---------- Records for the exercise ----------
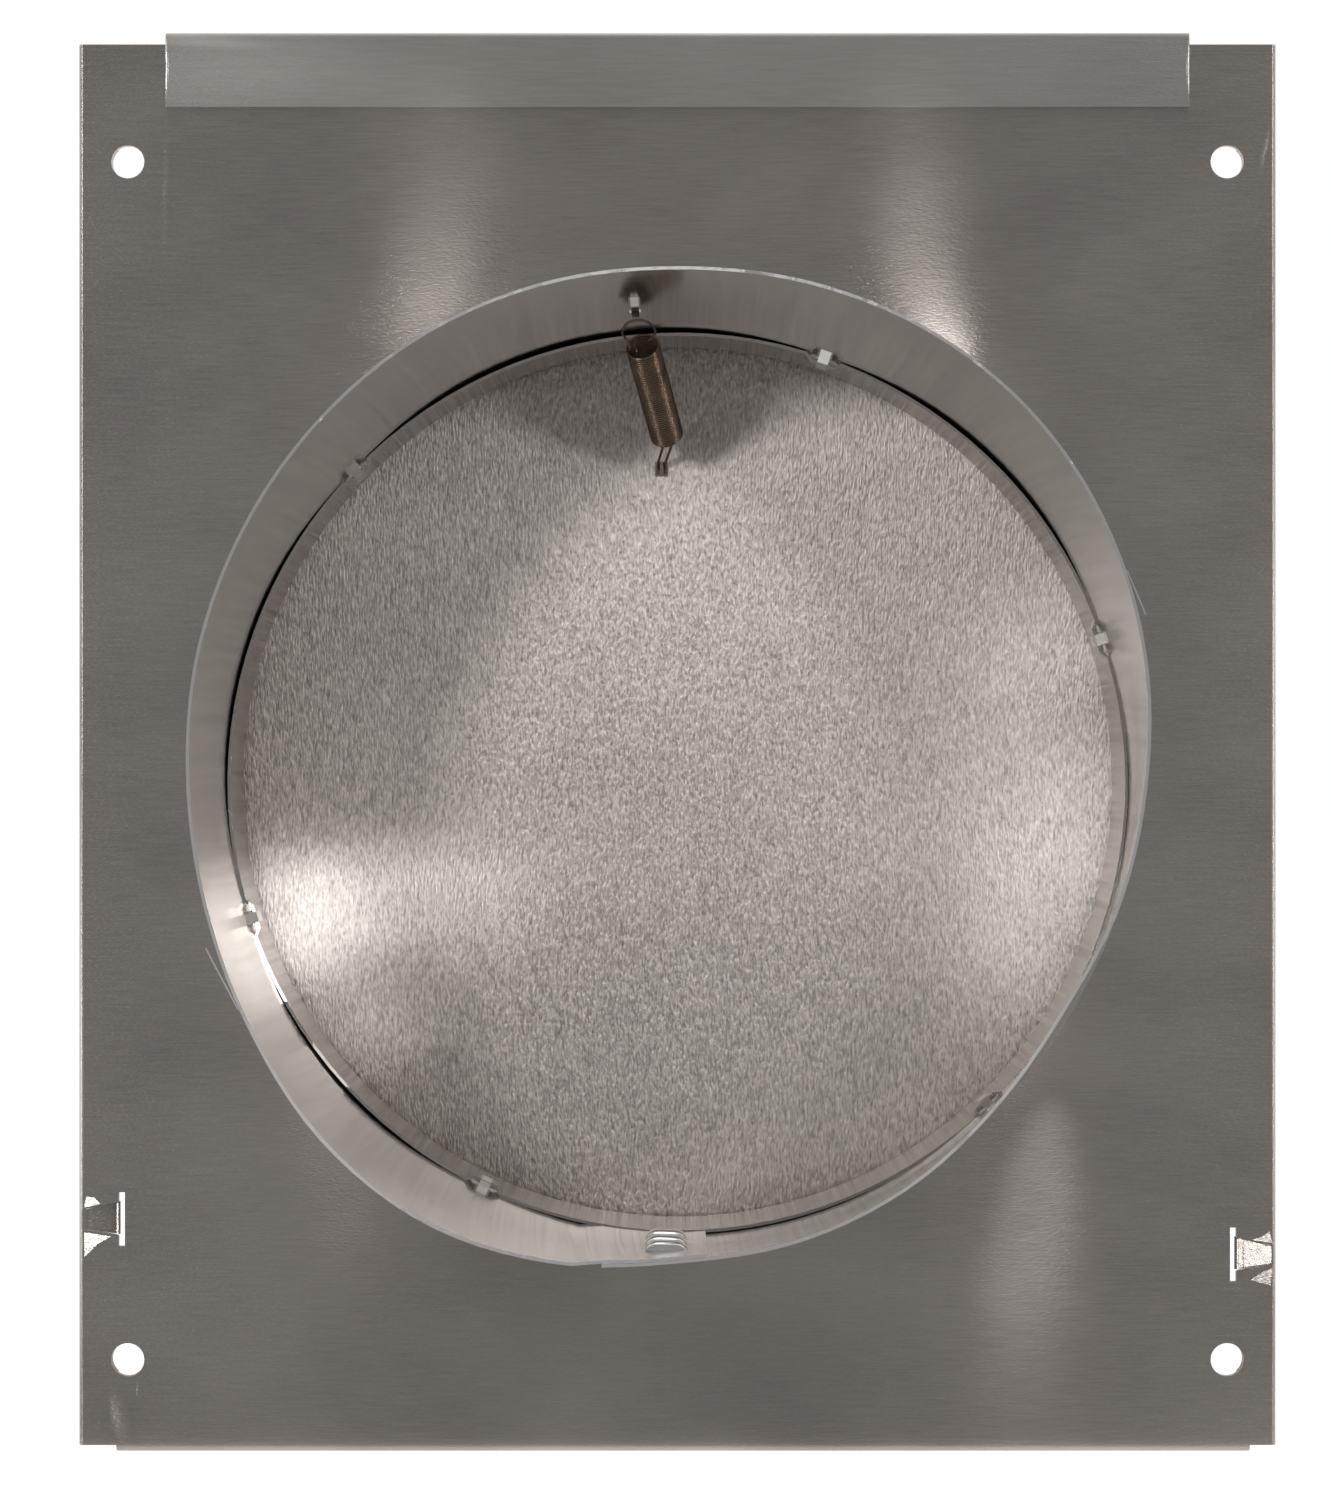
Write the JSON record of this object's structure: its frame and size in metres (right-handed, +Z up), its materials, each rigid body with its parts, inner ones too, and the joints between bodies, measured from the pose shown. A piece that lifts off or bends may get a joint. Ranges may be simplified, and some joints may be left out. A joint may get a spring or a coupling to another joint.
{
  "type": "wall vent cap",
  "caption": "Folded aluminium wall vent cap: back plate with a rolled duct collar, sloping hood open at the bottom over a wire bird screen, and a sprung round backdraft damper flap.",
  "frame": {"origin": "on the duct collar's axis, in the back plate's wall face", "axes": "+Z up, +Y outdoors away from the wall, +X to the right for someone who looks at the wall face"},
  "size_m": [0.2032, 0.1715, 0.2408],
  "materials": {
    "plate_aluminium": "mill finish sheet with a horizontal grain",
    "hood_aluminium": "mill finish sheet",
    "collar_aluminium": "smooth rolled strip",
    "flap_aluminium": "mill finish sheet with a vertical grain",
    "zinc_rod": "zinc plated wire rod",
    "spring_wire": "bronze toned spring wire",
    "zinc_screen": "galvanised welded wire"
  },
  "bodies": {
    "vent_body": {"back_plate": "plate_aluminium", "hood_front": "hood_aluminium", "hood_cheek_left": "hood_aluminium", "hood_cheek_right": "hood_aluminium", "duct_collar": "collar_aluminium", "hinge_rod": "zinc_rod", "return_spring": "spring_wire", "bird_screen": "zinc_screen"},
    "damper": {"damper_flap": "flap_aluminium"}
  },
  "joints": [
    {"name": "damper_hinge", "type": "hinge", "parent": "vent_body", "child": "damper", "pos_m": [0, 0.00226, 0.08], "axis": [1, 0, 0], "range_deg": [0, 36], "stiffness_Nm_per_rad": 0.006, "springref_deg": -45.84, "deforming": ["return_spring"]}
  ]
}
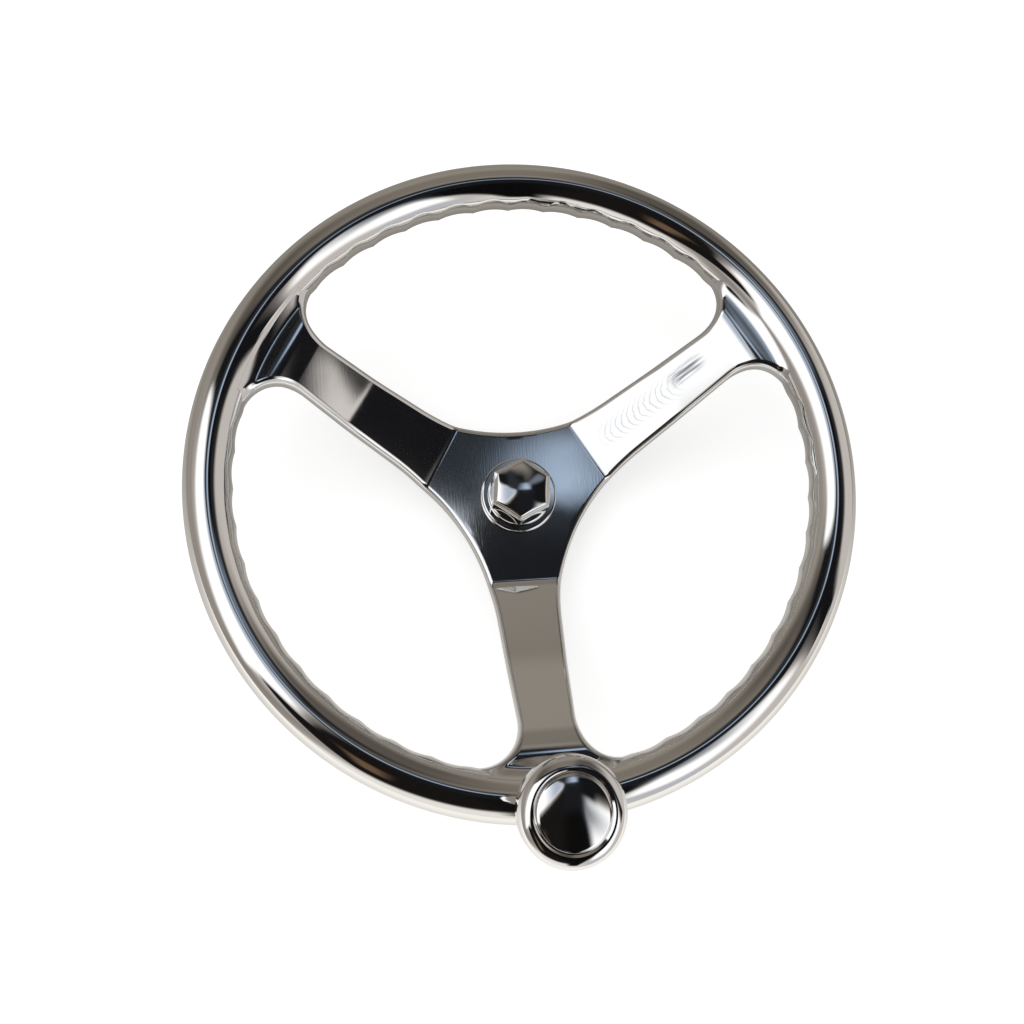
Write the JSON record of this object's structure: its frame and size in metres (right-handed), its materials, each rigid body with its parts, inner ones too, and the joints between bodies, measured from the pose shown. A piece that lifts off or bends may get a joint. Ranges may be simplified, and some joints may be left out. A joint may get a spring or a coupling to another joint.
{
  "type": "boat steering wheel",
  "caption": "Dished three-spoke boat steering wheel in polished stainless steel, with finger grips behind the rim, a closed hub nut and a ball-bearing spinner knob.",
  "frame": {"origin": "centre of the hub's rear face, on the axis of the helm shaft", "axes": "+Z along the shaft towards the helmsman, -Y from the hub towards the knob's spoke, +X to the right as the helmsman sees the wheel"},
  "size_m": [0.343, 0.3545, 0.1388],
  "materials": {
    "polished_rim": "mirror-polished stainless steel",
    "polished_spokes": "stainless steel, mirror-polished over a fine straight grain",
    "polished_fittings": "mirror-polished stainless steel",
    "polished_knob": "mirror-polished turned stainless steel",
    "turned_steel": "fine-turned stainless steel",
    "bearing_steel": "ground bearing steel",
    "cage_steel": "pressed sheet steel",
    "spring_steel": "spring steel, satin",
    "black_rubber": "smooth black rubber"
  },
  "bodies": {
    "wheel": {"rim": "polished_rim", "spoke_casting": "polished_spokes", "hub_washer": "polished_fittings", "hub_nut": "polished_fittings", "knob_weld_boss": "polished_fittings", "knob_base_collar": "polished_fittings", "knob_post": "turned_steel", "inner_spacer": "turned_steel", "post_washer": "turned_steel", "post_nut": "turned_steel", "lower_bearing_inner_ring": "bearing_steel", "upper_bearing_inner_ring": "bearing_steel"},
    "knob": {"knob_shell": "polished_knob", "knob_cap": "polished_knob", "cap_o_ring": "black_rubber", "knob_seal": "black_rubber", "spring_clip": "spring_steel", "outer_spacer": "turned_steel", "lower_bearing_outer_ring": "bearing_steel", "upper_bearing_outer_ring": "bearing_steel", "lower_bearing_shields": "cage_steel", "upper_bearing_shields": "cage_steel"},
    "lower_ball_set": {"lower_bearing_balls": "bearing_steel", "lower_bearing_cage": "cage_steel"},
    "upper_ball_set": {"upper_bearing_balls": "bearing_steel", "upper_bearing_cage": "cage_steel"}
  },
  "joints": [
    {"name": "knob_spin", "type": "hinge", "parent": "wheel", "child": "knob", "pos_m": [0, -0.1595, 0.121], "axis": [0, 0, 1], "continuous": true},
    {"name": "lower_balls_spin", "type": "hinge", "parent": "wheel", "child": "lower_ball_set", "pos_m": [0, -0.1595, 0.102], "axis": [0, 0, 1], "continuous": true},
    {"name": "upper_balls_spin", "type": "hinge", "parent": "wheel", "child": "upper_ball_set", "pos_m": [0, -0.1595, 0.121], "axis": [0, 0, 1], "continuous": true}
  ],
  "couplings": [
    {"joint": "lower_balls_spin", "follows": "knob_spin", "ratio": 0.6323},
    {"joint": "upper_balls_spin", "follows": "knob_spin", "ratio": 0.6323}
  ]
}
----------
Copy every line of the records word for word.

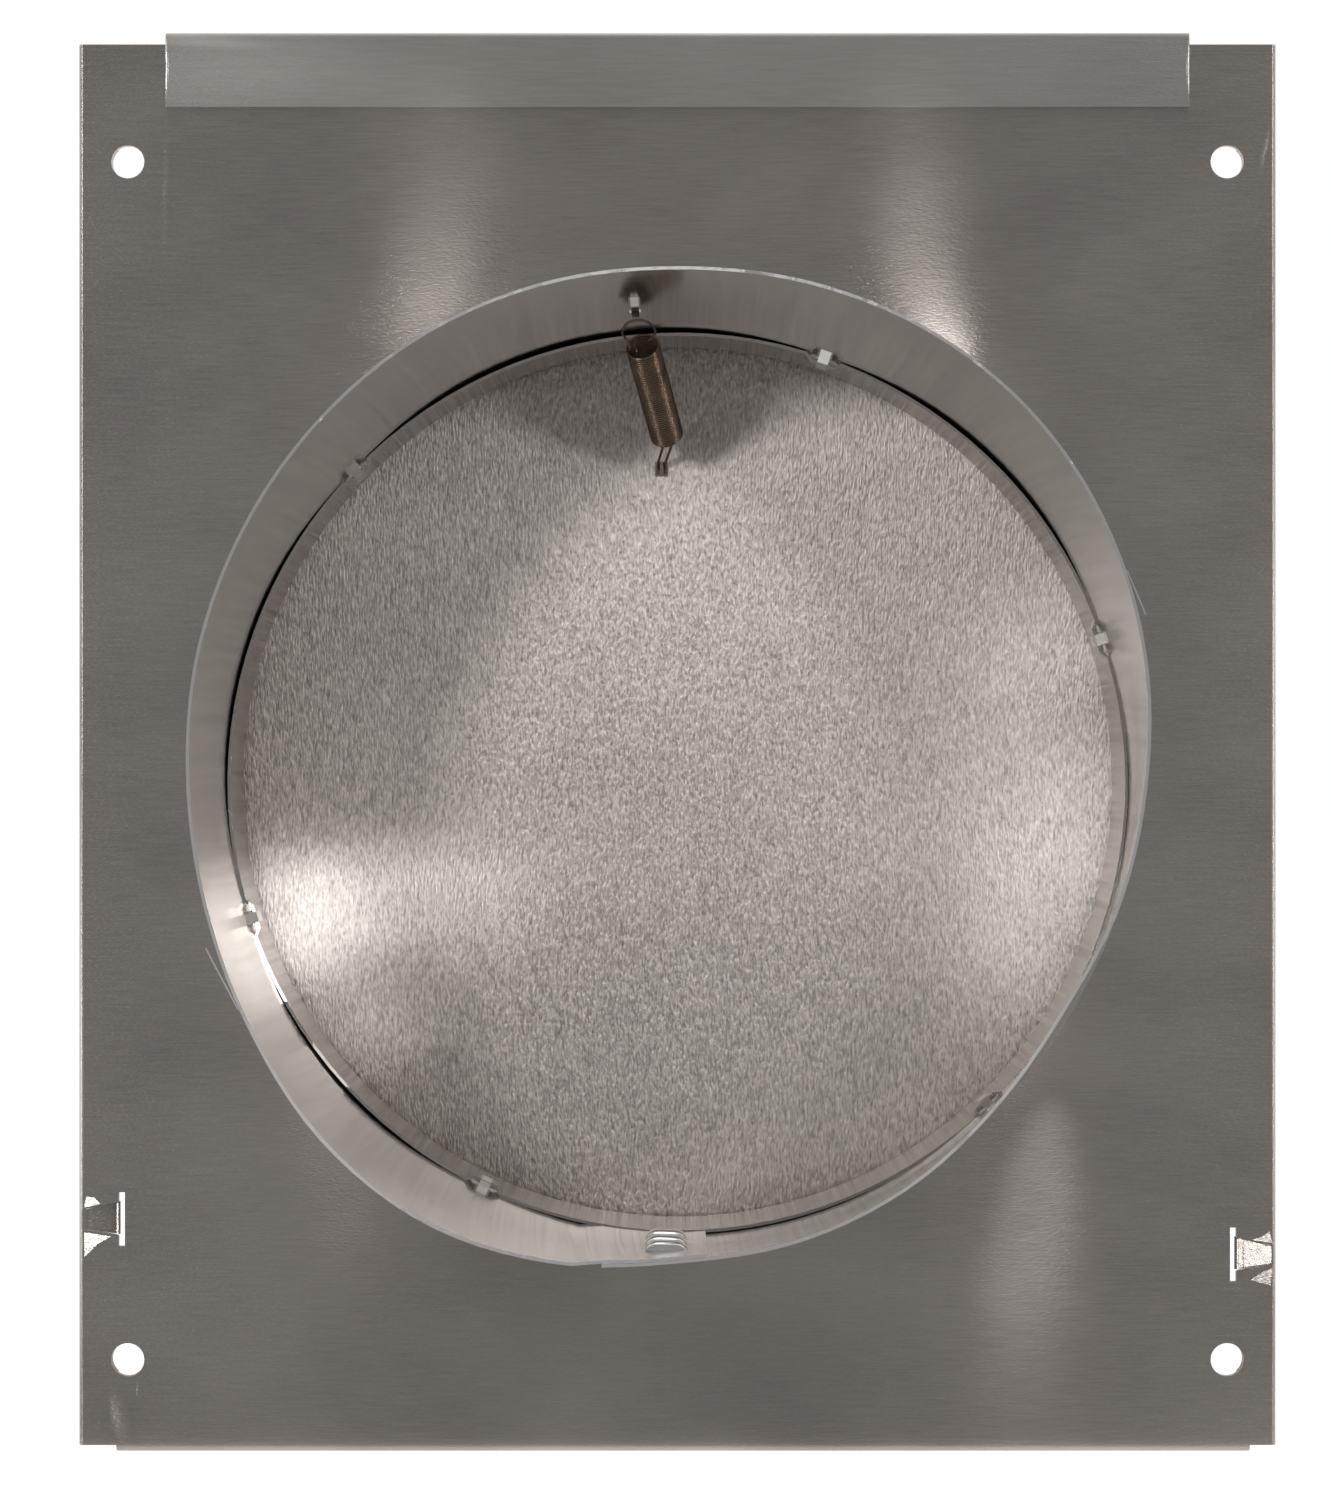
Write the JSON record of this object's structure: its frame and size in metres (right-handed, +Z up), its materials, each rigid body with its parts, inner ones too, and the joints between bodies, measured from the pose shown. A piece that lifts off or bends may get a joint. Ranges may be simplified, and some joints may be left out. A joint may get a spring or a coupling to another joint.
{
  "type": "wall vent cap",
  "caption": "Folded aluminium wall vent cap: back plate with a rolled duct collar, sloping hood open at the bottom over a wire bird screen, and a sprung round backdraft damper flap.",
  "frame": {"origin": "on the duct collar's axis, in the back plate's wall face", "axes": "+Z up, +Y outdoors away from the wall, +X to the right for someone who looks at the wall face"},
  "size_m": [0.2032, 0.1715, 0.2408],
  "materials": {
    "plate_aluminium": "mill finish sheet with a horizontal grain",
    "hood_aluminium": "mill finish sheet",
    "collar_aluminium": "smooth rolled strip",
    "flap_aluminium": "mill finish sheet with a vertical grain",
    "zinc_rod": "zinc plated wire rod",
    "spring_wire": "bronze toned spring wire",
    "zinc_screen": "galvanised welded wire"
  },
  "bodies": {
    "vent_body": {"back_plate": "plate_aluminium", "hood_front": "hood_aluminium", "hood_cheek_left": "hood_aluminium", "hood_cheek_right": "hood_aluminium", "duct_collar": "collar_aluminium", "hinge_rod": "zinc_rod", "return_spring": "spring_wire", "bird_screen": "zinc_screen"},
    "damper": {"damper_flap": "flap_aluminium"}
  },
  "joints": [
    {"name": "damper_hinge", "type": "hinge", "parent": "vent_body", "child": "damper", "pos_m": [0, 0.00226, 0.08], "axis": [1, 0, 0], "range_deg": [0, 36], "stiffness_Nm_per_rad": 0.006, "springref_deg": -45.84, "deforming": ["return_spring"]}
  ]
}
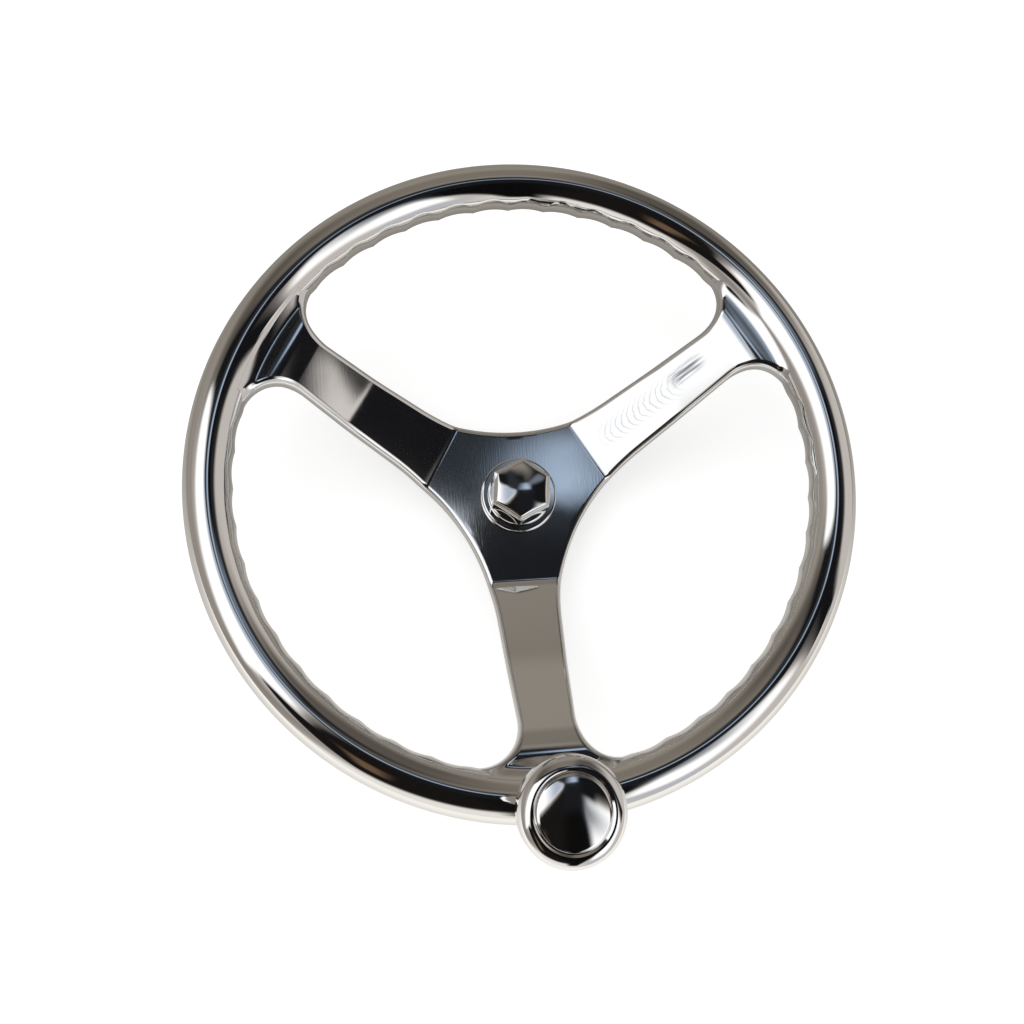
Write the JSON record of this object's structure: its frame and size in metres (right-handed), its materials, each rigid body with its parts, inner ones too, and the joints between bodies, measured from the pose shown. A piece that lifts off or bends may get a joint. Ranges may be simplified, and some joints may be left out. A joint may get a spring or a coupling to another joint.
{
  "type": "boat steering wheel",
  "caption": "Dished three-spoke boat steering wheel in polished stainless steel, with finger grips behind the rim, a closed hub nut and a ball-bearing spinner knob.",
  "frame": {"origin": "centre of the hub's rear face, on the axis of the helm shaft", "axes": "+Z along the shaft towards the helmsman, -Y from the hub towards the knob's spoke, +X to the right as the helmsman sees the wheel"},
  "size_m": [0.343, 0.3545, 0.1388],
  "materials": {
    "polished_rim": "mirror-polished stainless steel",
    "polished_spokes": "stainless steel, mirror-polished over a fine straight grain",
    "polished_fittings": "mirror-polished stainless steel",
    "polished_knob": "mirror-polished turned stainless steel",
    "turned_steel": "fine-turned stainless steel",
    "bearing_steel": "ground bearing steel",
    "cage_steel": "pressed sheet steel",
    "spring_steel": "spring steel, satin",
    "black_rubber": "smooth black rubber"
  },
  "bodies": {
    "wheel": {"rim": "polished_rim", "spoke_casting": "polished_spokes", "hub_washer": "polished_fittings", "hub_nut": "polished_fittings", "knob_weld_boss": "polished_fittings", "knob_base_collar": "polished_fittings", "knob_post": "turned_steel", "inner_spacer": "turned_steel", "post_washer": "turned_steel", "post_nut": "turned_steel", "lower_bearing_inner_ring": "bearing_steel", "upper_bearing_inner_ring": "bearing_steel"},
    "knob": {"knob_shell": "polished_knob", "knob_cap": "polished_knob", "cap_o_ring": "black_rubber", "knob_seal": "black_rubber", "spring_clip": "spring_steel", "outer_spacer": "turned_steel", "lower_bearing_outer_ring": "bearing_steel", "upper_bearing_outer_ring": "bearing_steel", "lower_bearing_shields": "cage_steel", "upper_bearing_shields": "cage_steel"},
    "lower_ball_set": {"lower_bearing_balls": "bearing_steel", "lower_bearing_cage": "cage_steel"},
    "upper_ball_set": {"upper_bearing_balls": "bearing_steel", "upper_bearing_cage": "cage_steel"}
  },
  "joints": [
    {"name": "knob_spin", "type": "hinge", "parent": "wheel", "child": "knob", "pos_m": [0, -0.1595, 0.121], "axis": [0, 0, 1], "continuous": true},
    {"name": "lower_balls_spin", "type": "hinge", "parent": "wheel", "child": "lower_ball_set", "pos_m": [0, -0.1595, 0.102], "axis": [0, 0, 1], "continuous": true},
    {"name": "upper_balls_spin", "type": "hinge", "parent": "wheel", "child": "upper_ball_set", "pos_m": [0, -0.1595, 0.121], "axis": [0, 0, 1], "continuous": true}
  ],
  "couplings": [
    {"joint": "lower_balls_spin", "follows": "knob_spin", "ratio": 0.6323},
    {"joint": "upper_balls_spin", "follows": "knob_spin", "ratio": 0.6323}
  ]
}